A block of data
= = =
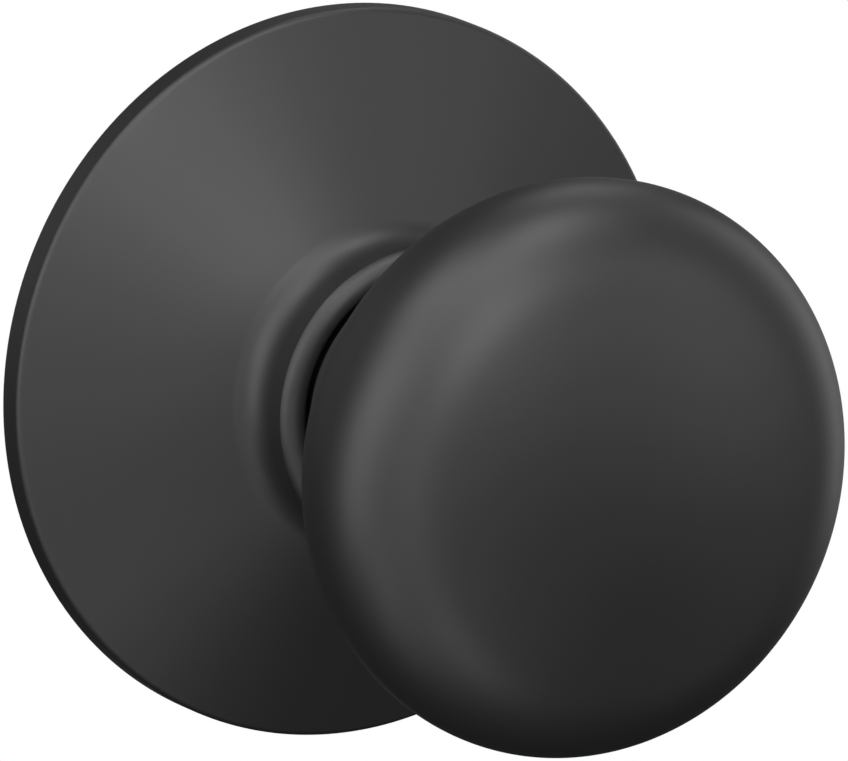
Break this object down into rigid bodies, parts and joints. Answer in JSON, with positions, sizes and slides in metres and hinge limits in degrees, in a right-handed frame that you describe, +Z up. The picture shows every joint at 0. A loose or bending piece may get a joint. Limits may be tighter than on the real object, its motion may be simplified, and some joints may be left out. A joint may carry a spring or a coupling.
{
  "type": "door knob",
  "caption": "Outside half of a cylindrical passage door knob: round black rose with a raised hub, turning knob, return-spring housing, threaded posts and a square spindle.",
  "frame": {"origin": "on the knob's turning axis, in the plane of the door face, which is the back of the rose and of the mounting plate", "axes": "-Y out of the door along the turning axis, towards the knob's front; +Y into the door along the spindle; +Z up; +X to the right of a person facing the knob"},
  "size_m": [0.0652, 0.0983, 0.0652],
  "materials": {
    "black_paint": "satin matte black paint on drawn metal",
    "plated_steel": "zinc plated sheet and bar",
    "turned_steel": "turned steel, bright",
    "zinc_casting": "die-cast zinc, dull grey",
    "spring_steel": "oiled spring wire and strip",
    "brass": "stamped brass",
    "nylon": "natural moulded nylon"
  },
  "bodies": {
    "rose_assembly": {"rose": "black_paint", "mounting_plate": "plated_steel", "left_post": "turned_steel", "right_post": "turned_steel", "neck_bushing": "nylon", "spring_housing": "zinc_casting", "return_spring": "spring_steel", "spring_cover": "plated_steel", "cover_screw_1": "turned_steel", "cover_screw_2": "turned_steel", "cover_screw_3": "turned_steel"},
    "knob": {"knob_cap": "black_paint", "knob_back": "black_paint", "knob_shank": "turned_steel", "drive_tube": "turned_steel", "drive_hub": "zinc_casting", "spindle": "plated_steel", "spindle_pin": "turned_steel", "thrust_washer": "brass", "wave_washer": "spring_steel", "retaining_ring": "spring_steel", "catch_spring": "spring_steel"},
    "catch": {"knob_catch": "turned_steel"}
  },
  "joints": [
    {"name": "knob_turn", "type": "hinge", "parent": "rose_assembly", "child": "knob", "pos_m": [0, 0, 0], "axis": [0, -1, 0], "range_deg": [-50, 50], "stiffness_Nm_per_rad": 0.35, "deforming": ["return_spring"]},
    {"name": "catch_slide", "type": "slide", "parent": "knob", "child": "catch", "axis": [0, 0, 1], "range_m": [0, 0.0016], "stiffness_N_per_m": 150, "springref_m": -0.002, "deforming": ["catch_spring"]}
  ]
}
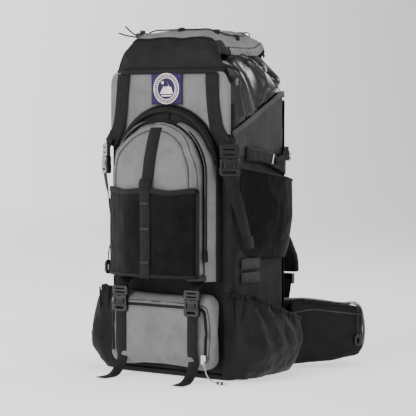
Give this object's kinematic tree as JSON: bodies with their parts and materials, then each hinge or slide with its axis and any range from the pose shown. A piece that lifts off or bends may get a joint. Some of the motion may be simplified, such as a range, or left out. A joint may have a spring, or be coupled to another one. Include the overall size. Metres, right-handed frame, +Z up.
{
  "type": "hiking backpack",
  "caption": "Top-loading hiking backpack with a strap-down floating lid, front, mesh, side and base pockets, padded harness and hip belt.",
  "frame": {"origin": "centre of the base panel's flat underside, on the floor", "axes": "+Z up along the pack, -Y towards the front pockets, +Y towards the wearer's back"},
  "size_m": [0.5028, 0.4989, 0.7073],
  "materials": {
    "ash_nylon": "matte",
    "black_nylon": "matte",
    "charcoal_nylon": "matte",
    "black_taffeta": "satin",
    "black_mesh": "matte",
    "webbing": "matte",
    "foam_pad": "matte",
    "black_acetal": "satin",
    "frame_plastic": "matte",
    "stay_aluminium": "satin",
    "zip_metal": "satin",
    "pull_cord": "matte",
    "lash_cord": "matte",
    "badge_cloth": "matte"
  },
  "bodies": {
    "sack": {"base_panel": "black_nylon", "front_panel": "black_nylon", "side_panels": "charcoal_nylon", "back_panel": "black_nylon", "compartment_divider": "black_taffeta", "storm_collar": "black_taffeta", "frame_sheet": "frame_plastic", "frame_stays": "stay_aluminium", "pocket_arch": "black_nylon", "front_pocket": "ash_nylon", "zip_tracks": "webbing", "mesh_pocket": "black_mesh", "centre_strap": "webbing", "bottom_pocket": "ash_nylon", "base_straps": "webbing", "base_buckle_males": "black_acetal", "bottle_pockets": "black_mesh", "lower_pockets": "charcoal_nylon", "side_webbing": "webbing", "compression_wings": "charcoal_nylon", "side_cord_locks": "black_acetal", "back_pads": "foam_pad", "shoulder_pads": "foam_pad", "harness_webbing": "webbing", "ladder_locks": "black_acetal", "haul_loop": "webbing"},
    "lid": {"lid_top": "black_nylon", "lid_apron": "ash_nylon", "lid_badge": "badge_cloth", "lid_straps": "webbing", "lid_buckle_males": "black_acetal", "lash_cord": "lash_cord", "lash_keepers": "webbing", "lash_lock": "black_acetal", "lash_tails": "lash_cord"},
    "lash_button": {"lash_button": "black_acetal"},
    "lid_buckle_right": {"lower_strap_right": "webbing", "lid_female_right": "black_acetal"},
    "lid_buckle_left": {"lower_strap_left": "webbing", "lid_female_left": "black_acetal"},
    "base_buckle_right": {"base_female_right": "black_acetal"},
    "base_buckle_left": {"base_female_left": "black_acetal"},
    "front_zip": {"front_slider": "zip_metal", "front_pull_cord": "pull_cord", "front_pull_ring": "black_acetal"},
    "bottom_zip": {"bottom_slider": "zip_metal", "bottom_pull_cord": "pull_cord", "bottom_pull_grip": "black_acetal"},
    "belt_right": {"belt_wing_right": "foam_pad", "belt_pocket_right": "black_nylon", "belt_strap_right": "webbing", "belt_buckle_female": "black_acetal"},
    "belt_left": {"belt_wing_left": "foam_pad", "belt_pocket_left": "black_nylon", "belt_strap_left": "webbing", "belt_buckle_male": "black_acetal"},
    "belt_zip_right": {"belt_slider_right": "zip_metal", "belt_pull_cord": "pull_cord", "belt_pull_ring": "black_acetal"},
    "belt_zip_left": {"belt_slider_left": "zip_metal"}
  },
  "joints": [
    {"name": "lid_hinge", "type": "hinge", "parent": "sack", "child": "lid", "pos_m": [0, 0.1, 0.6], "axis": [-1, 0, 0], "range_deg": [0, 110]},
    {"name": "lash_button_press", "type": "slide", "parent": "lid", "child": "lash_button", "axis": [0, 0, -1], "range_m": [0, 0.003], "stiffness_N_per_m": 400, "springref_m": -0.0005},
    {"name": "lid_buckle_right_swing", "type": "hinge", "parent": "sack", "child": "lid_buckle_right", "pos_m": [0.16, -0.073, 0.264], "axis": [1, 0, 0], "range_deg": [0, 110]},
    {"name": "lid_buckle_left_swing", "type": "hinge", "parent": "sack", "child": "lid_buckle_left", "pos_m": [-0.16, -0.073, 0.264], "axis": [1, 0, 0], "range_deg": [0, 110]},
    {"name": "base_buckle_right_pull", "type": "slide", "parent": "sack", "child": "base_buckle_right", "axis": [0, 0, -1], "range_m": [0, 0.025]},
    {"name": "base_buckle_left_pull", "type": "slide", "parent": "sack", "child": "base_buckle_left", "axis": [0, 0, -1], "range_m": [0, 0.025]},
    {"name": "front_zip_run", "type": "slide", "parent": "sack", "child": "front_zip", "axis": [0, 0, 1], "range_m": [0, 0.14]},
    {"name": "bottom_zip_run", "type": "slide", "parent": "sack", "child": "bottom_zip", "axis": [0, 0, 1], "range_m": [0, 0.08]},
    {"name": "belt_right_swing", "type": "hinge", "parent": "sack", "child": "belt_right", "pos_m": [0.104, 0.106, 0.07], "axis": [0, 0, 1], "range_deg": [-15, 25]},
    {"name": "belt_left_swing", "type": "hinge", "parent": "sack", "child": "belt_left", "pos_m": [-0.104, 0.106, 0.07], "axis": [0, 0, -1], "range_deg": [-15, 25]},
    {"name": "belt_zip_right_run", "type": "slide", "parent": "belt_right", "child": "belt_zip_right", "axis": [-0.598, -0.7936, 0.1118], "range_m": [0, 0.11]},
    {"name": "belt_zip_left_run", "type": "slide", "parent": "belt_left", "child": "belt_zip_left", "axis": [0.598, -0.7936, 0.1118], "range_m": [0, 0.11]}
  ],
  "couplings": [
    {"joint": "lid_buckle_right_swing", "follows": "lid_hinge", "ratio": 1},
    {"joint": "lid_buckle_left_swing", "follows": "lid_hinge", "ratio": 1}
  ]
}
= = =
### What the task asks
Lines that hold "with" are the ones to copy; find all of them.

### The reply
Break this object down into rigid bodies, parts and joints. Answer in JSON, with positions, sizes and slides in metres and hinge limits in degrees, in a right-handed frame that you describe, +Z up. The picture shows every joint at 0. A loose or bending piece may get a joint. Limits may be tighter than on the real object, its motion may be simplified, and some joints may be left out. A joint may carry a spring or a coupling.
  "caption": "Outside half of a cylindrical passage door knob: round black rose with a raised hub, turning knob, return-spring housing, threaded posts and a square spindle.",
Give this object's kinematic tree as JSON: bodies with their parts and materials, then each hinge or slide with its axis and any range from the pose shown. A piece that lifts off or bends may get a joint. Some of the motion may be simplified, such as a range, or left out. A joint may have a spring, or be coupled to another one. Include the overall size. Metres, right-handed frame, +Z up.
  "caption": "Top-loading hiking backpack with a strap-down floating lid, front, mesh, side and base pockets, padded harness and hip belt.",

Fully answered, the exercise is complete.